Did the page EVER have that as a title?

minstrel
Apr 19th 2005, 7:26 pm
Oh. I'm not sure what that means fopr MSN search but Google does that for newly found but not yet fully spidered sites.

How new IS this site?

DOES it use a redirect?

I'm still interested in that Google result...

noppid
Apr 19th 2005, 7:27 pm
That looks like a webhost's temp page when you activate an account. Your site seems to have been indexed before it was setup with what Minstrel shows.

Blogmaster
Apr 19th 2005, 7:29 pm
no, we took the site over as a client but it has been indexed for a few months ... it seems like there is a robot.txt file in the way

noppid
Apr 19th 2005, 7:31 pm
no, we took the site over as a client but it has been indexed for a few months ... it seems like there is a robot.txt file in the way

It is ... http://www.imgascot.com/robots.txt

# robots, nothing to see here. keep on move n...

User-agent: *

disallow /

and it's written wrong too.

minstrel
Apr 19th 2005, 7:45 pm
Hey, good find there, noppid!
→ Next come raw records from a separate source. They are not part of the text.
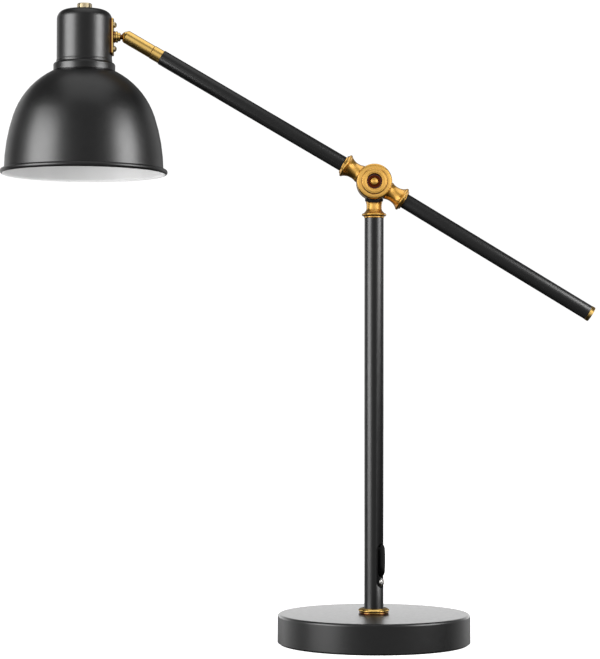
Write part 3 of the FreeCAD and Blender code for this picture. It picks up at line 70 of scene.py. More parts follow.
MM = 0.001
FINE = 192                          # faces round the largest turned pieces
MEDIUM = 128
SMALL = 72
HOLD = 0.12                         # strip that keeps a flat face flat beside a rounded corner
CORNER_SHARE = 0.42                 # most of a side that the rounding of its corner takes
STRAIGHT = 0.02                     # turn below which a corner needs no rounding
ARC_STEP = 5.0                      # degrees of an arc to a face
ON_AXIS = 1e-6                      # radius below which a point is on the axis
WELD = 1e-7                         # metres within which two points are one
SOLID_WELD = 2e-6                   # the same on a copy of a solid
FLAT = math.radians(0.6)            # bend below which a solid's faces are one
CREASE = math.radians(32)
FINE_CREASE = math.radians(15)
# how enclosed a point is sets how much shade is painted into the colour of brass there
SHELTER = "shelter"                 # attribute: how enclosed each point of a brass piece is
SHELTER_RAYS = 18
RAY_LIFT = 0.00002                  # metres from the surface to the start of its rays
NOISE_MIDDLE = (0.25, 0.75)         # part of a noise's range that is spread over a finish
WHITE = (1.0, 1.0, 1.0)
NONE = Vector((0.0, 0.0, 0.0))


class Body(Enum):
    """Bodies of the frame that pieces ride on."""

    STAND = "stand"
    ROCKER = "rocker"
    ARM = "arm"
    HEAD = "head"


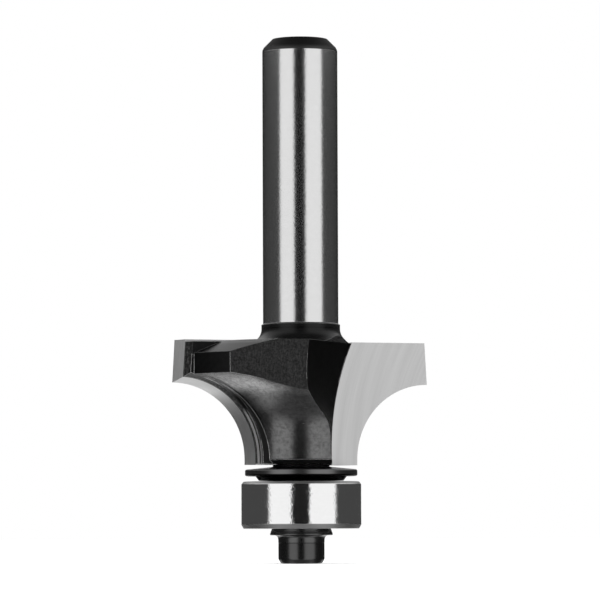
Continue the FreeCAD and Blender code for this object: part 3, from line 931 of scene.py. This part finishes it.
@dataclass
class CutterHead:
    """Cutter body, carbide tips and braze seams, which keep their CAD shapes."""

    # the body's edges get a painted highlight of bright bare steel
    blank: Finish = BlankFinish(
        "blackened_blank", Slot.BODY, tone=0.72, roughness=0.17, relief_depth=0.0035,
        edge_rounding=0.08, edge_highlight_tone=0.85, grazing=0.45,
    )
    carbide: Finish = GroundCarbideFinish(
        "ground_carbide", Slot.CARBIDE, tone=0.56, roughness=0.36, relief_depth=0.0015, edge_rounding=0.015,
    )
    filler: Finish = Finish("braze_filler", Slot.BRAZE, tone=0.10, roughness=0.4, relief_depth=0.01)
    wings: int = 2

    def build(self) -> None:
        """Dress the nodes."""
        dress_node("cutter_body", self.blank)
        for wing in range(1, self.wings + 1):
            dress_node(f"carbide_tip_{wing}", self.carbide)
            dress_node(f"braze_seam_{wing}", self.filler)


@dataclass
class DustWasher:
    """The coned washer between head and bearing."""

    bottom: float = 8.678
    contact_radius: float = 3.15
    contact_height: float = 0.1
    boss_radius: float = 4.48
    boss_height: float = 0.47
    boss_flare: float = 0.37
    rim_radius: float = 5.95
    rim_height: float = 0.7
    rim_rounding: float = 0.2
    cone_height: float = 0.3
    cone_radius: float = 3.0
    bore_radius: float = 2.43
    # the washer's underside, below 9.42 mm, gets painted shade
    steel: Finish = TurnedFinish("washer_steel", Slot.TURNED, tone=0.16, roughness=0.3, painted_shade_below=9.42)

    def build(self) -> None:
        """Turn the washer and let it replace its node."""
        boss = self.bottom + self.contact_height
        rim = boss + self.boss_height
        top = rim + self.rim_height
        shoulder = top + self.cone_height
        piece = turned("washer_turned", [
            Corner(self.bore_radius, self.bottom, 0.05),
            Corner(self.contact_radius, self.bottom, 0.04),
            Corner(self.contact_radius, boss, 0.04),
            Corner(self.boss_radius, boss, 0.05),
            Corner(self.boss_radius + self.boss_flare, rim, 0.06),
            Corner(self.rim_radius, rim, self.rim_rounding),
            Corner(self.rim_radius, top, self.rim_rounding),
            Corner(self.cone_radius, shoulder, 0.05),
            Corner(self.bore_radius, shoulder, 0.05),
        ])
        finish_piece(piece, self.steel, Body.ROOT, "dust_washer")


@dataclass
class GuideBearing:
    """The guide bearing: rings, shields, cage and balls."""

    bottom: float = 3.7
    width: float = 4.978
    outer_radius: float = 6.35
    bore_radius: float = 2.39
    chamfer_run: float = 0.24
    chamfer_top: float = 0.3
    chamfer_bottom: float = 0.45
    chamfer_rounding: float = 0.12
    inner_chamfer: float = 0.15
    inner_shoulder: float = 3.55
    outer_shoulder: float = 5.15
    seat_radius: float = 5.5
    seat_depth: float = 0.65
    shield_thickness: float = 0.2
    shield_gap: float = 0.13
    shield_bead: float = 0.09
    groove_radius: float = 1.2505
    race_gap: float = 0.02
    ball_radius: float = 1.1905
    ball_count: int = 7
    groove_points: int = 25
    shield_points: int = 33
    bead_place: float = 0.45
    bead_width: float = 0.14
    lip_share: float = 0.4
    lip_width: float = 0.06
    rivet_radius: float = 0.26
    rivet_foot: float = 0.2
    rivet_dome: float = 0.12
    rivet_tip: float = 0.02
    rim_steel: Finish = HonedFinish("honed_rim", Slot.BEARING, tone=0.88, roughness=0.09, relief_depth=0.009)
    race_steel: Finish = TurnedFinish(
        "race_steel", Slot.BEARING, tone=0.7, roughness=0.16, relief_depth=0.001,
    )
    shield_steel: Finish = TurnedFinish("pressed_shield", Slot.SHIELD, tone=0.5, roughness=0.3)
    ball_steel: Finish = Finish("polished_ball", Slot.BALL, tone=0.8, roughness=0.06, relief_depth=0.0003)
    cage_steel: Finish = Finish("pressed_cage", Slot.CAGE, tone=0.5, roughness=0.28, relief_depth=0.003)

    @property
    def top(self) -> float:
        """Height of the bearing's upper face."""
        return self.bottom + self.width

    @property
    def middle(self) -> float:
        """Height of the balls' centres."""
        return self.bottom + self.width / 2

    @property
    def pitch_radius(self) -> float:
        """Radius of the circle on which the balls run."""
        return (self.bore_radius + self.outer_radius) / 2

    def groove(self, shoulder: float, centre: float, way: int) -> np.ndarray:
        """Work out a race groove.

        It is the arc of the groove's radius about its centre, between the two heights where the arc
        meets the shoulder.

        Args:
            shoulder: radius of the land beside the groove.
            centre: radius of the groove's centre.
            way: -1 for the inner ring and 1 for the outer one.

        Returns:
            The points, as rows of (radius, height), going up.
        """
        half = math.asin(math.sqrt(self.groove_radius ** 2 - (centre - shoulder) ** 2) / self.groove_radius)
        swing = np.linspace(-half, half, self.groove_points)
        radius = centre + way * self.groove_radius * np.cos(swing)
        return np.stack([radius, self.middle + self.groove_radius * np.sin(swing)], axis=1)

    @staticmethod
    def ring(name: str, groove: np.ndarray, corners: list, steps: int, segments: int) -> bpy.types.Object:
        """Turn a ring, whose outline is its groove and rounded corners from the groove's end to its start.

        Args:
            name: the piece's name.
            groove: the groove's points.
            corners: the other corners, the solid on their left.
            steps: segments in each corner's arc.
            segments: steps round the axis.

        Returns:
            The new object.
        """
        rest = rounded([Corner(*groove[-1]), *corners, Corner(*groove[0])], loop=False, steps=steps)
        outline = np.concatenate([rest, groove[1:-1]])
        return RingSurface(name, outline[:, 0], outline[:, 1], segments).build()

    def outer_ring(self) -> bpy.types.Object:
        """Turn the outer ring, with a rounded rim, shield seats and its race.

        Returns:
            The new object.
        """
        centre = self.pitch_radius + self.ball_radius + self.race_gap - self.groove_radius
        groove = self.groove(self.outer_shoulder, centre, 1)[::-1]
        low, high = self.bottom + self.seat_depth, self.top - self.seat_depth
        corners = [
            Corner(self.outer_shoulder, low, 0.03),
            Corner(self.seat_radius, low, 0.02),
            Corner(self.seat_radius, self.bottom, 0.06),
            Corner(self.outer_radius - self.chamfer_run, self.bottom, self.chamfer_rounding),
            Corner(self.outer_radius, self.bottom + self.chamfer_bottom, self.chamfer_rounding),
            Corner(self.outer_radius, self.top - self.chamfer_top, self.chamfer_rounding),
            Corner(self.outer_radius - self.chamfer_run, self.top, self.chamfer_rounding),
            Corner(self.seat_radius, self.top, 0.06),
            Corner(self.seat_radius, high, 0.02),
            Corner(self.outer_shoulder, high, 0.03),
        ]
        return self.ring("outer_ring_turned", groove, corners, steps=7, segments=200)

    def inner_ring(self) -> bpy.types.Object:
        """Turn the inner ring, with its race and chamfered bore.

        Returns:
            The new object.
        """
        centre = self.pitch_radius - self.ball_radius - self.race_gap + self.groove_radius
        groove = self.groove(self.inner_shoulder, centre, -1)
        slope = self.inner_chamfer
        corners = [
            Corner(self.inner_shoulder, self.top, 0.06),
            Corner(self.bore_radius + slope, self.top, 0.03),
            Corner(self.bore_radius, self.top - slope, 0.03),
            Corner(self.bore_radius, self.bottom + slope, 0.03),
            Corner(self.bore_radius + slope, self.bottom, 0.03),
            Corner(self.inner_shoulder, self.bottom, 0.06),
        ]
        return self.ring("inner_ring_turned", groove, corners, steps=5, segments=160)

    def shield(self, name: str, low: float, way: int) -> bpy.types.Object:
        """Press a shield: a flat ring whose inner edge is turned in a little and whose middle is beaded.

        Bead and lip are bell curves across the ring, where 0 is its inner edge and 1 its outer one.

        Args:
            name: the piece's name.
            low: height of its underside.
            way: 1 if its outer side faces up, -1 if it faces down.

        Returns:
            The new object.
        """
        inner = self.inner_shoulder + self.shield_gap
        across = np.linspace(0.0, 1.0, self.shield_points)
        radius = inner + (self.seat_radius - inner) * across
        bead = self.shield_bead * np.exp(-((across - self.bead_place) / self.bead_width) ** 2)
        lip = self.shield_thickness * self.lip_share * np.exp(-(across / self.lip_width) ** 2)
        dip = way * (bead + lip)
        under = low - dip
        over = low + self.shield_thickness - dip
        rows_r = np.concatenate([radius, radius[::-1]])
        rows_z = np.concatenate([under, over[::-1]])
        return RingSurface(name, rows_r, rows_z).build()

    def rivets(self) -> bpy.types.Object:
        """Set a domed rivet head over and under the cage, halfway between each pair of balls.

        A head is a cap whose height falls off with the square root of one less the square of the
        distance from its middle.

        Returns:
            All the heads as one object.
        """
        sides, rings = 20, 7
        each = sides * rings
        rise = np.linspace(0.0, math.pi / 2, rings)
        around = np.linspace(0.0, FULL_TURN, sides, endpoint=False)
        cap_r = self.rivet_radius * np.cos(rise)[:, None] * np.ones(sides)
        cap_z = self.rivet_foot + self.rivet_dome * np.sin(rise)[:, None] * np.ones(sides)
        cap_r[-1] = self.rivet_radius * self.rivet_tip
        polar = (np.arange(self.ball_count) + 0.5) * FULL_TURN / self.ball_count
        x = self.pitch_radius * np.cos(polar)[:, None, None] + (cap_r * np.cos(around))[None]
        y = self.pitch_radius * np.sin(polar)[:, None, None] + (cap_r * np.sin(around))[None]
        levels = [np.broadcast_to(self.middle + way * cap_z, x.shape) for way in (1.0, -1.0)]
        grid = np.concatenate([np.stack([x, y, z], axis=-1) for z in levels])
        low, column = np.arange(rings - 1)[:, None] * sides, np.arange(sides)[None, :]
        high, beyond = low + sides, (column + 1) % sides
        face = np.stack([low + column, low + beyond, high + beyond, high + column], axis=-1).reshape(-1, 4)
        downs = np.arange(len(grid)) >= self.ball_count
        quads = [(face[:, ::-1] if down else face) + head * each for head, down in enumerate(downs)]
        last, first = np.arange(each - sides, each), np.arange(sides)
        top = [last[:: -1 if down else 1] + head * each for head, down in enumerate(downs)]
        base = [first[:: 1 if down else -1] + head * each for head, down in enumerate(downs)]
        mesh = bpy.data.meshes.new("cage_rivets")
        faces = np.concatenate(quads).tolist() + np.array(top + base).tolist()
        mesh.from_pydata((grid.reshape(-1, 3) * MM).tolist(), [], faces)
        mesh.update()
        return placed("cage_rivets", mesh)

    def build(self) -> None:
        """Build the rings, shields and rivets, and dress the balls and the cage."""
        finish_piece(self.outer_ring(), self.rim_steel, Body.OUTER_RING, "bearing_outer_ring")
        finish_piece(self.inner_ring(), self.race_steel, Body.ROOT, "bearing_inner_ring")
        upper = self.shield("shield_upper_pressed", self.top - self.seat_depth, 1)
        lower = self.shield("shield_lower_pressed", self.bottom + self.seat_depth - self.shield_thickness, -1)
        finish_piece(upper, self.shield_steel, Body.OUTER_RING, "bearing_shield_upper")
        finish_piece(lower, self.shield_steel, Body.OUTER_RING, "bearing_shield_lower")
        finish_piece(self.rivets(), self.cage_steel, Body.CAGE)
        for number in range(1, self.ball_count + 1):
            dress_node(f"bearing_ball_{number}", self.ball_steel)
        dress_node("bearing_cage_upper", self.cage_steel)
        dress_node("bearing_cage_lower", self.cage_steel)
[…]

That robots.txt file is telling Google (and all other spiders) not to index anything on the site... assuming the bots can figure it out since, as noppid noted, the syntax is incorrect.

Change this:

# robots, nothing to see here. keep on move n...

User-agent: *

disallow /

to this

User-agent: *
Disallow:

or just delete the file.

Blogmaster
Apr 19th 2005, 9:13 pm
Thank you guys, deleted that garbage!